Reproduce the section of the listing that begins at the line containing "body_casting();" and finishes at the line containing "obj.matrix_parent_inverse = Matrix.Identity(4)". Include both end lines and nothing beyond them.

** Begin **

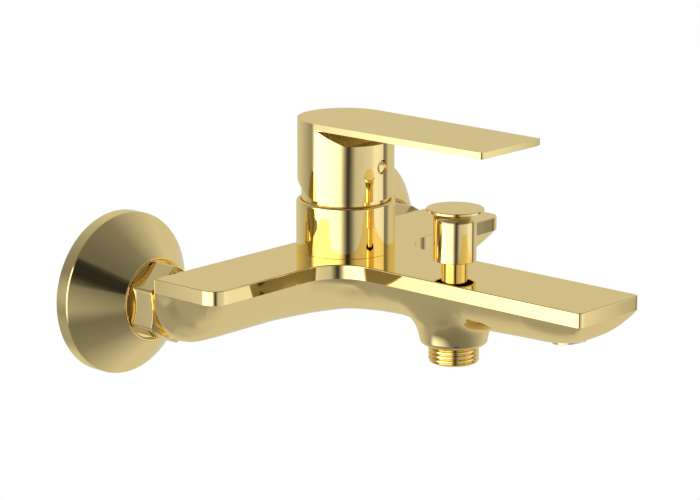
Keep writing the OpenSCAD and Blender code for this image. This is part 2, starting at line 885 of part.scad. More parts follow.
module wall_flange(side) {
  lip = 0.9;
  cone_r = flange_mouth_r + lip;
  slope = (flange_r - cone_r) / (flange_h - flange_rim);
  edge = 0.5;
  inner_h = flange_h - (flange_t - lip) / slope;
  color(brass_gold)
    at_inlet(side) {
      rotate_extrude()
        polygon([
          [flange_r, 0],
          [flange_r, flange_rim - edge],
          [flange_r - 0.15, flange_rim - 0.15],
          [flange_r - edge, flange_rim + edge / slope],
          [cone_r, flange_h - 0.2],
          [cone_r - 0.45, flange_h],
          [flange_mouth_r, flange_h - 0.2],
          [flange_mouth_r, inner_h],
          [flange_r - flange_t, flange_rim - 0.4],
          [flange_r - flange_t, 0]
        ]);
      tube(flange_r - slope * (hub_y + hub_l - flange_rim) - flange_t + 0.6, union_thread_r + thread_gap,
        hub_y + hub_l - 1.5, hub_y + hub_l);
      tube(union_thread_r + 2.2, union_thread_r + thread_gap, hub_y, hub_y + hub_l);
    }
}

module eccentric_union(side) {
  color(brass_gold)
    at_inlet(side)
      difference() {
        union() {
          translate([0, -union_offset, 0]) rod(wall_thread_r, -wall_thread_l, hex_y + cut);
          translate([0, -union_offset, 0]) hexagon(union_hex_af, hex_y, hex_y + hex_h);
          rod(union_thread_r, hex_y + hex_h - cut, washer_y);
        }
        translate([0, -union_offset, 0]) rod(union_bore_r, -wall_thread_l - cut, hex_y + hex_h + 2);
        rod(union_bore_r + 1, hex_y + hex_h, washer_y + cut);
      }
}

module union_nut(side) {
  corner_r = nut_af / 2 / cos(30) - 0.3;
  bevel = 1.1;
  lip_z = nut_back + nut_h - nut_lip;
  color(brass_gold)
    at_inlet(side)
      difference() {
        intersection() {
          hexagon(nut_af, nut_back, nut_back + nut_h);
          rotate_extrude()
            polygon([
              [0, nut_back],
              [corner_r - bevel, nut_back],
              [corner_r, nut_back + bevel],
              [corner_r, nut_back + nut_h - bevel],
              [corner_r - 2 * bevel, nut_back + nut_h],
              [0, nut_back + nut_h]
            ]);
        }
        rod(union_thread_r + thread_gap, nut_back - cut, lip_z);
        rod(seat_neck_r + 0.1, lip_z - cut, nut_back + nut_h + cut);
      }
}

module union_washer(side) {
  color(rubber_black) at_inlet(side) tube(union_thread_r - 0.2, union_bore_r + 1, washer_y, washer_y + washer_t);
}

module inlet_seat(side) {
  color(brass_gold)
    at_inlet(side)
      difference() {
        union() {
          rod(union_thread_r - 0.4, washer_y + washer_t, seat_top);
          rod(seat_neck_r, washer_y + washer_t, deck_back - inlet_boss_h);
          rod(seat_thread_r, washer_y + washer_t, deck_back - inlet_boss_h + seat_thread_l - 0.5);
        }
        rod(seat_bore_r, washer_y, deck_back + seat_thread_l);
      }
}

// ---- diverter ----

module diverter_knob() {
  flare = knob_cap_r - knob_r;
  cap_z = knob_top - 0.5;
  rim_z = cap_z - 0.8;
  hollow_top = bush_top + 2.4;
  color(brass_gold)
    at_diverter()
      difference() {
        rotate_extrude()
          polygon([
            [0, knob_z],
            [knob_r, knob_z],
            for (a = [180:-10:100]) [knob_cap_r + flare * cos(a), rim_z - 1.4 * flare + 1.4 * flare * sin(a)],
            [knob_cap_r, rim_z],
            [knob_cap_r, cap_z],
            [knob_cap_r - 0.6, cap_z + 0.3],
            [knob_cap_r / 2, knob_top - 0.05],
            [0, knob_top]
          ]);
        rod(knob_r - knob_wall, knob_z - cut, hollow_top);
        rod(rod_r + thread_gap / 2, knob_z, knob_top - 2.4);
      }
}

module diverter_rod() {
  color(steel)
    at_diverter()
      difference() {
        rod(rod_r, valve_z + valve_t / 4, knob_top - 2.5);
        tube(rod_r + cut, rod_r - 0.5, cavity_z + 1.5, cavity_z + 2.3);
      }
}

module diverter_bush() {
  color(brass_gold)
    at_diverter()
      difference() {
        rod(bush_r, bush_bottom, bush_top);
        rod(rod_r + run_gap, bush_bottom - cut, bush_top);
        rod(rod_r + 1.5, bush_bottom + 1.4, bush_bottom + 3.2);
        rod(bush_r - 1.1, cavity_z, gland_z);
        rod(bush_r - 0.9, gland_z, bush_top + cut);
      }
}

module diverter_gland() {
  color(brass_gold)
    at_diverter()
      difference() {
        union() {
          rod(bush_r - 0.94, gland_z, bush_top);
          rod(bush_r - 0.1, bush_top, bush_top + 0.9);
        }
        rod(rod_r + run_gap, gland_z - cut, bush_top + 2);
      }
}

module spring_clip() {
  color(steel) at_diverter() tube(rod_r + 1, rod_r - 0.48, cavity_z + 1.52, cavity_z + 2.28);
}

module rod_seal() {
  color(rubber_black) at_diverter() tube(rod_r + 1.48, rod_r + 0.08, bush_bottom + 1.45, bush_bottom + 3.15);
}

module diverter_valve() {
  color(rubber_black) at_diverter() tube(diverter_r - 1.1, rod_r + 0.02, valve_z, valve_z + valve_t);
}

module valve_screw() {
  color(steel)
    at_diverter() {
      rod(rod_r - 0.3, valve_z - 0.1, valve_z + valve_t / 4);
      rod(rod_r + 0.9, valve_z - 1.6, valve_z);
    }
}

module upper_seat_ring() {
  color(brass_gold) at_diverter() tube(diverter_r - 0.03, seat_r, upper_seat_z, upper_seat_top - 0.02);
}

// A coil spring as one swept tube round the Z axis
module coil(r, wire_r, z0, z1, turns) {
  sides = 6;
  steps = round(turns * 14);
  centres = [
    for (k = [0:steps])
      [360 * turns * k / steps, z0 + wire_r + (z1 - z0 - 2 * wire_r) * k / steps]
  ];
  rings = [
    for (c = centres)
      for (m = [0:sides - 1])
        let (b = 360 * m / sides, d = r + wire_r * cos(b))
          [d * cos(c[0]), d * sin(c[0]), c[1] + wire_r * sin(b)]
  ];
  sleeve = [
    for (k = [0:steps - 1])
      for (m = [0:sides - 1])
        let (a = k * sides, n = (m + 1) % sides)
          for (face = [
            [a + m, a + sides + m, a + sides + n],
            [a + m, a + sides + n, a + n]
          ]) face
  ];
  first_end = [[for (m = [0:sides - 1]) m]];
  second_end = [[for (m = [sides - 1:-1:0]) steps * sides + m]];
  polyhedron(points = rings, faces = concat(sleeve, first_end, second_end), convexity = 8);
}

module diverter_spring() {
  color(steel)
    at_diverter() coil(rod_r + 1, 0.45, cavity_z + 2.32, gland_z - 0.04, 5);
}

// ---- shower outlet ----

module shower_nipple() {
  chamfer = 0.8;
  neck_z = boss_z - thread_neck / 9;
  color(brass_gold)
    at_diverter()
      difference() {
        union() {
          rod(outlet_thread_r - 0.9, nipple_z + chamfer, boss_z);
          rotate_extrude()
            polygon([
              [0, nipple_z],
              [outlet_thread_r - chamfer, nipple_z],
              [outlet_thread_r, nipple_z + chamfer],
              [outlet_thread_r, neck_z - thread_neck],
              [0, neck_z - thread_neck]
            ]);
          rod(nipple_top_r, boss_z - cut, nipple_top - 0.05);
        }
        rod(nipple_bore_r, nipple_z - cut, check_top + 0.05);
        rod(seat_r - 0.7, nipple_z, nipple_top + cut);
      }
}

module check_valve_body() {
  web_z = check_top - check_h;
  color(plastic_grey)
    at_diverter()
      difference() {
        rod(check_r, web_z, check_top);
        rod(check_r - 1, web_z + 1, check_top - check_seat_t);
        rod(3.4, web_z + 2, check_top + cut);
        rod(1.2 + run_gap, web_z - cut, web_z + 2);
        for (a = [0:60:300]) {
          rotate([0, 0, a]) translate([3.7, 0, 0]) rod(1.2, web_z - cut, web_z + 2);
        }
      }
}

module check_valve_poppet() {
  top = check_top - check_seat_t - face_gap;
  color(plastic_grey)
    at_diverter() {
      rod(4.4, top - 1.5, top);
      rod(1.2, check_top - check_h - 0.3, top - 1);
    }
}

module check_valve_spring() {
  top = check_top - check_seat_t - face_gap - 1.5;
  color(steel) at_diverter() coil(2.6, 0.3, check_top - check_h + 1.02, top - 0.02, 4);
}

// ---- aerator ----

module aerator_housing() {
  step = 2.2;
  color(brass_gold)
    at_aerator()
      difference() {
        union() {
          rod(aerator_r, 0, step + cut);
          rod(aerator_thread_r, step, aerator_h);
        }
        rod(aerator_r - 0.85, -cut, aerator_h + cut);
      }
}

module aerator_insert() {
  r = aerator_r - 0.9;
  cell = 1.5;
  color(plastic_grey)
    at_aerator()
      difference() {
        rod(r, 0.5, aerator_h - 1.5);
        for (q = [-3:3]) {
          for (p = [-3:3]) {
            x = cell * (q + p / 2) * 1.1;
            y = cell * p * 0.95;
            if (norm([x, y]) < r - 1) {
              translate([x, y, 0]) hexagon(cell * 0.85, 0, aerator_h);
            }
          }
        }
      }
}

module aerator_seal() {
  color(rubber_black) at_aerator() tube(aerator_thread_r - 0.1, aerator_r - 1, aerator_h, aerator_h + 1.3);
}

body_casting();
collar();
cartridge_cover();
handle_lever();
index_plug();
handle_grub_screw();
cartridge_nut();
cartridge_housing();
cartridge_rotor();
cartridge_spindle();
pivot_pin();
disc_carrier();
moving_disc();
fixed_disc();
cartridge_base();
cartridge_seals();
wall_flange(-1);  // wall_flange_left
wall_flange(1);  // wall_flange_right
eccentric_union(-1);  // eccentric_union_left
eccentric_union(1);  // eccentric_union_right
union_nut(-1);  // union_nut_left
union_nut(1);  // union_nut_right
union_washer(-1);  // union_washer_left
union_washer(1);  // union_washer_right
inlet_seat(-1);  // inlet_seat_left
inlet_seat(1);  // inlet_seat_right
diverter_knob();
diverter_bush();
diverter_gland();
diverter_rod();
spring_clip();
diverter_spring();
rod_seal();
diverter_valve();
valve_screw();
upper_seat_ring();
shower_nipple();
check_valve_body();
check_valve_poppet();
check_valve_spring();
aerator_housing();
aerator_insert();
aerator_seal();
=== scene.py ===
from math import asin, atan2, cos, hypot, pi, radians, sin, sqrt, tan

import bmesh
import bpy
import numpy as np
from mathutils import Matrix, Vector
from mathutils.geometry import tessellate_polygon


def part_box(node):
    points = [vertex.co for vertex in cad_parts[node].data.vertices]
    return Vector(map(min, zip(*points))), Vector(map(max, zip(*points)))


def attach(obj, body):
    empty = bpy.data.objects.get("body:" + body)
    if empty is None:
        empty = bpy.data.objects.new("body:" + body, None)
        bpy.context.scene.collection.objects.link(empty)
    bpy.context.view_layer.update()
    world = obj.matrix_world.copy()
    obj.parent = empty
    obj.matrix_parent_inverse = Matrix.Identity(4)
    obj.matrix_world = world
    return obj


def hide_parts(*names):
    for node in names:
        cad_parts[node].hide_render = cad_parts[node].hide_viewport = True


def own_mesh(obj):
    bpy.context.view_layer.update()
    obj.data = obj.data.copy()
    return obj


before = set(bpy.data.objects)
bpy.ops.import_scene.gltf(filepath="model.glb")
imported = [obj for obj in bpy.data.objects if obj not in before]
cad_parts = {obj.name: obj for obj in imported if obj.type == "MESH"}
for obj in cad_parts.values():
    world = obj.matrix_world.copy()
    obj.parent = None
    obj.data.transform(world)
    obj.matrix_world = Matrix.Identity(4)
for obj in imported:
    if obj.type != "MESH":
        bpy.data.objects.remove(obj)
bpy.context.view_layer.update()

# ---- The camera ----
# A long lens from the user's left, a little above the deck, as for a catalogue picture.

camera_azimuth = radians(-48.458)
camera_elevation = radians(13.903)
camera_roll = radians(0.1256)
camera_distance = 1.17354
camera_target = Vector((0.00551, -0.06, 0.01258))


def outward(azimuth, elevation):
    """The direction at an azimuth, 0 in front and pi / 2 to the right, and an elevation."""
    return (sin(azimuth) * cos(elevation), -cos(azimuth) * cos(elevation), sin(elevation))


def add_object(name, data):
    made = bpy.data.objects.new(name, data)
    bpy.context.scene.collection.objects.link(made)
    return made


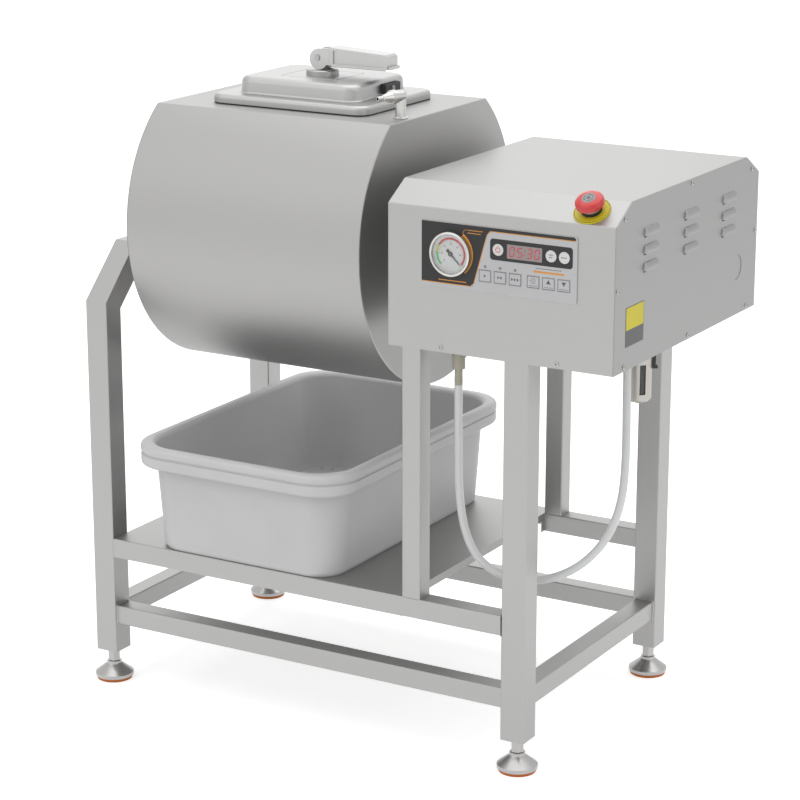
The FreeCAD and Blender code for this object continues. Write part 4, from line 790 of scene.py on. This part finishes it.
def make_module():
    """Black bezel of the display, with its window and the holes of the round keys."""
    form = bmesh.new()
    half_x, half_z = (MODULE_RIGHT - MODULE_LEFT) / 2, (MODULE_HIGH - MODULE_LOW) / 2
    rounded_loop(form, MODULE_LEFT + half_x, MODULE_LOW + half_z, half_x, half_z, 4.5)
    rounded_loop(form, WINDOW_X, WINDOW_Z, WINDOW_WIDTH / 2, WINDOW_HEIGHT / 2, 0.5)
    for name in ROUND_KEYS:
        key = middle(name)
        circle_loop(form, key.x, key.z, 8.5)
    bmesh.ops.triangle_fill(form, use_beauty=True, edges=form.edges[:], normal=(0, 0, 1))
    raise_faces(form, form.faces[:], 0.35)
    soften(form, 0.12, 2, angle=60)
    form.transform(FRONT @ at(0, 0, -0.02))
    settle(form, "display_bezel", "machine", "panel_black", [panel_black])


SEGMENTS = {"0": "abcdef", "5": "afgcd", "3": "abgcd"}


def digit(form, x, z, figure):
    """Slanted figure of a seven-segment display."""
    height, width, thick = 12.4, 6.6, 1.35
    half = height / 2
    runs = {"a": (0, half, 0), "g": (0, 0, 0), "d": (0, -half, 0), "f": (-width / 2, half / 2, 90),
            "b": (width / 2, half / 2, 90), "e": (-width / 2, -half / 2, 90), "c": (width / 2, -half / 2, 90)}
    lean = Matrix(((1, 0.13, 0, 0), (0, 1, 0, 0), (0, 0, 1, 0), (0, 0, 0, 1)))
    for name in SEGMENTS[figure]:
        across, up, angle = runs[name]
        long = (width if angle == 0 else half) / 2 - 0.35
        tip = thick / 2
        outline = [(-long, 0), (-long + tip, -tip), (long - tip, -tip), (long, 0), (long - tip, tip),
                   (-long + tip, tip)]
        place = FRONT @ at(x, z, -0.12) @ lean @ at(across, up, 0) @ turn(angle)
        add_to(form, plate(outline, 0.06), place, 1)


def make_display():
    """Display window with its lit figures."""
    form = bmesh.new()
    add_to(form, bar(WINDOW_WIDTH, WINDOW_HEIGHT, 0.1), FRONT @ at(WINDOW_X, WINDOW_Z, -0.2))
    for number, figure in enumerate("0530"):
        digit(form, WINDOW_X - 19.2 + number * 11.6 + (3.6 if number > 1 else 0), WINDOW_Z, figure)
    for up in (-2.6, 2.6):
        add_to(form, bar(1.5, 1.5, 0.06), FRONT @ at(WINDOW_X - 0.1 + up * 0.13, WINDOW_Z + up, -0.12), 1)
    settle(form, "display_window", "machine", "board", [window_film, segment_red])


def key_icon(form, name, place):
    """Printed sign on a key."""
    def stamp(part, spot=Matrix()):
        add_to(form, part, place @ spot, 1)

    if name == "key_power":
        stamp(arc_band(2.9, 3.9, 118, 304, INK, 32))
        stamp(bar(1.0, 4.4, INK), at(0, 3.2, 0))
    elif name in ROUND_KEYS:
        for level, width in ((1.7, 7.5), (-1.7, 6.0)) if name == "key_set" else ((0, 10.0),):
            for step in range(int(width / 1.8)):
                stamp(bar(1.1, 1.5, INK), at(-width / 2 + 0.9 + step * 1.8, level, 0))
    elif name in SPEED_KEYS:
        wedges = SPEED_KEYS.index(name) + 1
        for step in range(wedges):
            wedge = plate([(-1.6, -2.2), (1.8, 0), (-1.6, 2.2)], INK)
            stamp(wedge, at((step - (wedges - 1) / 2) * 4.4, 0, 0))
    elif name == "key_mode":
        wheel = at(0, 1.6, 0)
        stamp(arc_band(3.0, 3.6, 0, 359.9, INK, 32), wheel)
        stamp(arc_band(0.05, 0.8, 0, 359.9, INK, 16), wheel)
        for angle in (90, 210, 330):
            stamp(bar(0.5, 1.2, INK), wheel @ turn(angle) @ at(0, 4.3, 0))
    else:
        way = 1 if name == "key_up" else -1
        stamp(plate([(-3.5, -2.6 * way), (3.5, -2.6 * way), (0, 3.4 * way)], INK), at(0, 2.2, 0))
    if name in ("key_mode", "key_up", "key_down"):
        for step in range(6):
            stamp(bar(1.4, 0.9, INK), at(-5.5 + step * 2.2, -5.2, 0))


def make_key(name):
    """Key cap with a softened rim, its outline and its sign."""
    low, high = box(name)
    width, tall, depth = high.x - low.x, high.z - low.z, high.y - low.y
    place = FRONT @ at((low.x + high.x) / 2, (low.z + high.z) / 2, PANEL_LOW.y - high.y)
    top = place @ at(0, 0, depth - 0.001)
    face, sign = panel_light, ink_grey
    form = bmesh.new()
    if name in ROUND_KEYS:
        face = dial_white
        rim = width / 2
        cap = turned([(0, 0), (rim, 0), (rim, depth - 0.3), (rim - 0.3, depth), (0, depth)])
        add_to(form, cap, place)
    else:
        cap = soften(bar(width, tall, depth, 1.0), 0.15, 2, lambda spot: spot.z > depth - 0.1)
        add_to(form, cap, place)
        outline, *_ = loft([(width / 2 - inset, tall / 2 - inset, corner, 0)
                            for inset, corner in ((0.4, 1.0), (1.15, 0.7))])
        raise_faces(outline, outline.faces[:], INK)
        add_to(form, outline, top, 1)
    if name == "key_power":
        sign = power_red
    key_icon(form, name, top)
    settle(form, name + "_cap", name, "key_face", [face, sign], [name])


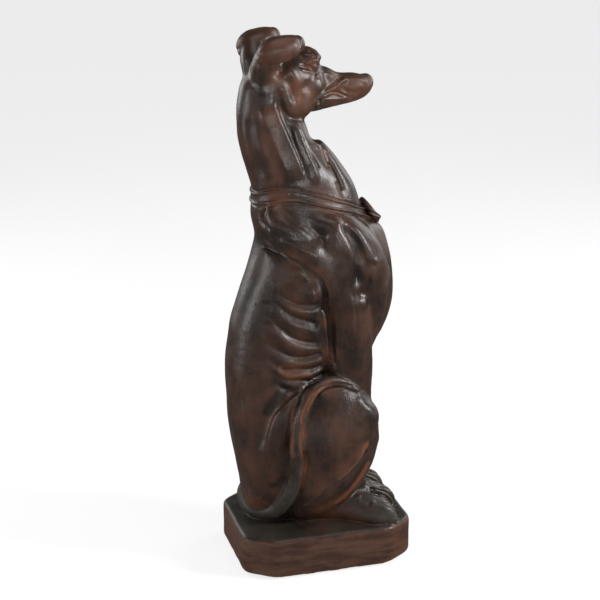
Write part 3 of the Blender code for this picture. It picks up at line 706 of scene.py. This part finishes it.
# Strokes beside and on the tail, on the right side alone
tailStrokes = {
    "line behind the tail": (6, -3.0, 0, [
        (-76, 96, 285), (-84, 108, 240), (-86, 110, 190), (-84, 100, 140)]),
    "low patch by the tail": (14, -2.0, 0, [
        (-90, 88, 126), (-100, 81, 105), (-116, 72, 92), (-130, 62, 88)]),
}
tailFine = {
    "ridge of the tail": (4.6, 2.6, 0, [
        (8, 88, 323), (-19, 72, 312), (-51, 92, 301), (-69, 98, 278), (-79, 99, 246), (-83, 105, 206),
        (-83, 110, 164), (-83, 105, 132)]),
    "hollow of the tail": (4.6, -1.6, 0, [
        (-30, 99, 312), (-53, 106, 292), (-69, 112, 267), (-77, 118, 231), (-77, 120, 189), (-74, 117, 153),
        (-79, 110, 116), (-94, 89, 73)]),
    "groove before the tail": (5.0, -4.8, 0, tailGroove),
}

# Strokes and marks on the head, laid on its right side as it is turned
headStrokes = {
    "line of the jaw": (6.5, -5.5, 0, [
        (-90, 43, 903), (-87, 46, 884), (-85, 48, 869), (-78, 42, 854), (-66, 40, 842), (-48, 32, 835),
        (-32, 26, 841), (-25, 30, 853)]),
    "ridge of the cheek": (11, 3.6, 0, [
        (-66, 42, 950), (-64, 41, 939), (-59, 45, 924), (-51, 45, 909), (-44, 40, 892), (-38, 38, 874)]),
    "hollow behind the cheek": (8, -3.0, 0, [
        (-70, 42, 922), (-68, 42, 911), (-66, 40, 897), (-60, 39, 883), (-50, 39, 868)]),
    "second ridge": (9, 2.0, 0, [(-78, 42, 905), (-75, 40, 894), (-68, 42, 880), (-62, 41, 862)]),
    "rear rim of the ear": (9, 3.0, 0, [
        (-126, 50, 958), (-125, 48, 935), (-122, 44, 905), (-118, 42, 880)]),
}
headMarks = {
    "hollow of the ear": ((-86, 44, 930), (11, 11, 12), -4.5),
    "lobe in the ear": ((-96, 46, 915), (13, 11, 9), 2.5),
    "muscle of the jaw": ((-62, 41, 863), (10, 10, 11), 2.0),
    "hollow of the jaw": ((-25, 31, 864), (11, 10, 11), -2.0),
    "side of the muzzle": ((16, 12, 903), (14, 11, 16), -5.5),
    "stop of the brow": ((10, 3, 930), (12, 14, 9), -3.0),
    "below the eye": ((-28, 31, 912), (10, 9, 8), 1.6),
    "pad of the lip": ((77, -5, 885), (22, 9, 10), 2.2),
}
headFine = {
    "outer lip": (4.8, 3.4, 0, [
        (1, 0, 848), (-8, 17, 865), (-2, 17, 874), (14, 10, 880), (29, 9, 886), (40, 6, 891), (47, 3, 896),
        (60, -3, 900), (78, -6, 899), (94, -11, 894), (106, -12, 886)]),
    "above the lip": (5.6, -2.6, 0, [
        (-14, 18, 864), (-8, 18, 877), (6, 15, 886), (22, 12, 893), (32, 8, 899), (42, 3, 906),
        (58, -2, 911)]),
    "mouth": (3.8, -4.8, 0, [
        (-6, 14, 858), (-3, 14, 864), (5, 16, 873), (23, 7, 877), (42, 0, 874), (55, -3, 867),
        (76, -6, 862)]),
    "inner lip": (3.8, 3.2, 0, [
        (4, 6, 856), (4, 13, 865), (12, 11, 868), (33, 3, 865), (52, -2, 865), (74, -6, 864)]),
    "under the inner lip": (3.4, -1.6, 0, [(13, 0, 854), (34, -2, 855), (58, -6, 858)]),
    "under the pad": (5.0, -2.4, 0, [(46, 2, 884), (60, -3, 876), (76, -6, 872), (94, -9, 875)]),
    "back of the pad": (4.6, 2.6, 0, [(40, 6, 884), (42, 6, 892), (50, 2, 899), (62, -3, 902)]),
    "upper lid": (4.0, 1.6, 0, [(-33, 29, 938), (-22, 25, 942), (-9, 22, 944), (-3, 20, 936)]),
    "eye": (3.4, -1.6, 0, [(-31, 29, 932), (-22, 26, 935), (-12, 23, 938), (-6, 22, 933)]),
    "line of the lid": (3.8, -3.0, 0, [
        (-46, 34, 937), (-36, 32, 935), (-25, 29, 931), (-17, 27, 927), (-8, 24, 915)]),
    "lower lid": (3.6, 2.0, 0, [
        (-44, 34, 931), (-32, 31, 926), (-19, 28, 923), (-10, 23, 914), (-4, 23, 908)]),
    "front of the brow": (6.0, 1.8, 0, [(2, 12, 946), (2, -2, 951), (-5, -14, 955)]),
    "corner of the brow": (4.4, -1.8, 0, [(-20, 10, 962), (-14, 14, 954), (-12, 20, 946)]),
    "ridge of the muzzle": (6.0, 1.4, 0, [(4, 12, 926), (10, 10, 922), (28, 5, 911), (46, 0, 903)]),
    "rim of the ear flap": (4.4, 1.6, 0, [
        (-118, 56, 952), (-124, 58, 966), (-114, 64, 986), (-92, 64, 996), (-66, 62, 997), (-52, 61, 990),
        (-52, 64, 973), (-66, 69, 963), (-80, 69, 955), (-98, 66, 950), (-114, 60, 950)]),
}

# Grooves between the toes: places across the paw, then (ahead, up) on a front paw and (step, up) on a hind
# one, and half width and rise
toeGrooves = {"offsets": (-16.5, 0.0, 16.5), "front": [(98, 51), (116, 46), (134, 35), (150, 15)],
              "hind": [(4, 46), (20, 40), (34, 28), (45, 10)], "cut": (3.4, -3.8)}


def toeStrokes():
    strokes = {}
    root = (pawPlace["hindAhead"], pawPlace["hindOut"])
    for offset in toeGrooves["offsets"]:
        for paw in (pawPlace["right"], pawPlace["left"]):
            line = [(ahead, paw + offset, up) for ahead, up in toeGrooves["front"]]
            strokes["front", paw, offset] = (*toeGrooves["cut"], 0, line)
        line = [(*onFoot(root, pawPlace["hindSplay"], step, offset), up) for step, up in toeGrooves["hind"]]
        strokes["hind", offset] = (*toeGrooves["cut"], 0, line)
    return strokes


collarShape = {
    # ahead, up, half width
    "run": [(-140, 677, 10.5), (-104, 690, 11), (-73, 693, 10.5), (-48, 690, 9.5), (-27, 683.5, 9),
            (6, 673, 9), (42, 660, 8), (70, 648, 7), (100, 633, 6.5), (125, 618, 6.5)],
    "stand": 1.6, "welt": 2.6, "undercut": 1.6,
    # in half widths from the middle: where the band ends, and the middle and width of the welt and the line
    "bandEnd": (1.2, 1.05), "weltPlace": (0.88, 0.19), "linePlace": (1.3, 0.16), "steps": 6,
}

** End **

Final result:
body_casting();
collar();
cartridge_cover();
handle_lever();
index_plug();
handle_grub_screw();
cartridge_nut();
cartridge_housing();
cartridge_rotor();
cartridge_spindle();
pivot_pin();
disc_carrier();
moving_disc();
fixed_disc();
cartridge_base();
cartridge_seals();
wall_flange(-1);  // wall_flange_left
wall_flange(1);  // wall_flange_right
eccentric_union(-1);  // eccentric_union_left
eccentric_union(1);  // eccentric_union_right
union_nut(-1);  // union_nut_left
union_nut(1);  // union_nut_right
union_washer(-1);  // union_washer_left
union_washer(1);  // union_washer_right
inlet_seat(-1);  // inlet_seat_left
inlet_seat(1);  // inlet_seat_right
diverter_knob();
diverter_bush();
diverter_gland();
diverter_rod();
spring_clip();
diverter_spring();
rod_seal();
diverter_valve();
valve_screw();
upper_seat_ring();
shower_nipple();
check_valve_body();
check_valve_poppet();
check_valve_spring();
aerator_housing();
aerator_insert();
aerator_seal();
=== scene.py ===
from math import asin, atan2, cos, hypot, pi, radians, sin, sqrt, tan

import bmesh
import bpy
import numpy as np
from mathutils import Matrix, Vector
from mathutils.geometry import tessellate_polygon


def part_box(node):
    points = [vertex.co for vertex in cad_parts[node].data.vertices]
    return Vector(map(min, zip(*points))), Vector(map(max, zip(*points)))


def attach(obj, body):
    empty = bpy.data.objects.get("body:" + body)
    if empty is None:
        empty = bpy.data.objects.new("body:" + body, None)
        bpy.context.scene.collection.objects.link(empty)
    bpy.context.view_layer.update()
    world = obj.matrix_world.copy()
    obj.parent = empty
    obj.matrix_parent_inverse = Matrix.Identity(4)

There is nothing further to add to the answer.